Liu Qingyao discovers that Gongsun Qi, the Helian sisters, and others are connected through an earlier generation of martial artists trained by a master who wanted to promote peace among the Jin, Song, and Liao empires. Seeking to master two lethal skills created by his late father-in-law, Gongsun Qi conspires with Helian Qingbo to murder his wife, Sang Baihong, and steal the manuals for the skills.

Travelling south, Liu Qingyao gets entangled in a love triangle with "Mad Hero" Hua Guhan and "Proud Genius" Tan Yuchong. She also becomes a target of Liu Yuanjia, a Jin spy pretending to be her long-lost father Liu Yuanzong. With Hua Guhan and Tan Yuchong's help, Liu Qingyao uncovers Liu Yuanjia's treachery and reunites with her father.

When the Jin emperor Wanyan Liang personally leads his troops to invade the Song Empire, Liu Qingyao helps to rally her wulin allies to put up resistance. Tan Yuchong is captured while protecting Liu Qingyao, but she rescues him with help from the Jin general Yelü Yuanyi, who starts a mutiny and turns against the Jin Empire. The Song defenders defeat the Jin invaders at the Battle of Caishi, and Wanyan Liang is assassinated by Wu Shidun, a Beggar Clan member.

Meanwhile, Gongsun Qi gets involved in another conspiracy and tries to seize control of the Beggar Clan, murdering Helian Qingbo to gain the clan's trust. At the Beggar Clan's grand assembly, Liu Qingyao and Hua Guhan expose Gongsun Qi's machinations, forcing him to flee. Wu Shidun, with popular support, becomes the Beggar Clan's new chief.

Gongsun Qi later abducts Sang Baihong's sister, Sang Qinghong, forcing her to marry him and help him master her father's two deadly skills. To avenge her sister, she sabotages his training, leaving him in a fatal zouhuorumo state. Meanwhile, Tan Yuchong loses his neigong after being poisoned by the Jin emperor Wanyan Yong, but is saved by Liu Qingyao and Hua Guhan, and recovers after a year.

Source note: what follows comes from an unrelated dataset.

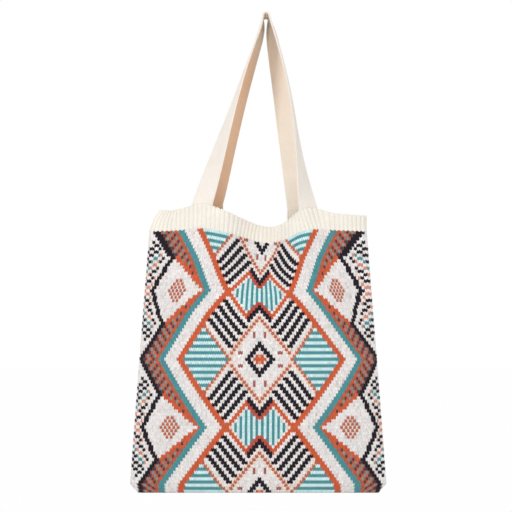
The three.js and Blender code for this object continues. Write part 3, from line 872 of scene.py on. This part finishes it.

In the final confrontation, the heroes team up to defeat the villains. Gongsun Qi, dying from his self-inflicted zouhuorumo, finally repents before his death. The story concludes with Liu Qingyao and Hua Guhan's marriage, while Tan Yuchong marries Helian Qingyun. The three become legendary figures of the wulin, remembered respectively as the "Demoness", the "Mad Hero", and the "Proud Genius".

== Principal characters ==
- Hua Guhan – the "Mad Hero", a highly-skilled martial artist who fights with a fan.
- Liu Qingyao – the "Demoness of Penglai", an outlaw and wulin leader in northern China known for her fierce sense of justice.
- Tan Yuchong – the "Proud Genius", a Jin nobleman and martial artist with mixed Jin–Song heritage.
- Helian Qingyun – Tan Yuchong's wife and the second of the Helian sisters.
- Gongsun Qi – the main antagonist and Liu Qingyao's foster brother.
- Sang Baihong – Gongsun Qi's first wife.
- Helian Qingbo – a Jin noblewoman and the eldest of the Helian sisters.
- Sang Qinghong – Sang Baihong's sister who is forced to marry Gongsun Qi.
- Geng Zhao – a Song spy's son who delivers intelligence on the Jin Empire to the Song government.
- Qin Nongyu – Geng Zhao's wife.
- Yelü Yuanyi – a Liao nobleman who initially serves as a Jin general and later starts a mutiny.
- Helian Qingxia – Yelü Yuanyi's wife and the youngest of the Helian sisters.
- Wu Shidun – a Beggar Clan member who becomes the clan's next chief.
- Liu Yuanzong – Liu Qingyao's father.
- Liu Yuanjia – Liu Yuanzong's cousin and a Jin agent.

== Reception and legacy ==
Kuangxia Tianjiao Monü has received positive reviews for its complex moral tone and integration of historical events into a martial-arts narrative. Critics have noted its portrayal of personal and national conflict as a hallmark of Liang Yusheng's mid-career writing style.

Along with its prequel Wulin Tianjiao, the story is credited for bridging traditional chivalric ideals with emerging modern concerns about identity and cultural decline. It has also been referenced in studies of the evolution of mid-20th-century Hong Kong wuxia literature.

== Adaptations ==
The novel was adapted into a 1988 Hong Kong television series The Ranger, Superior and Demon Girl produced by ATV, starring Ban Ban, Yu Tien-Lung and Lau Wun-fung.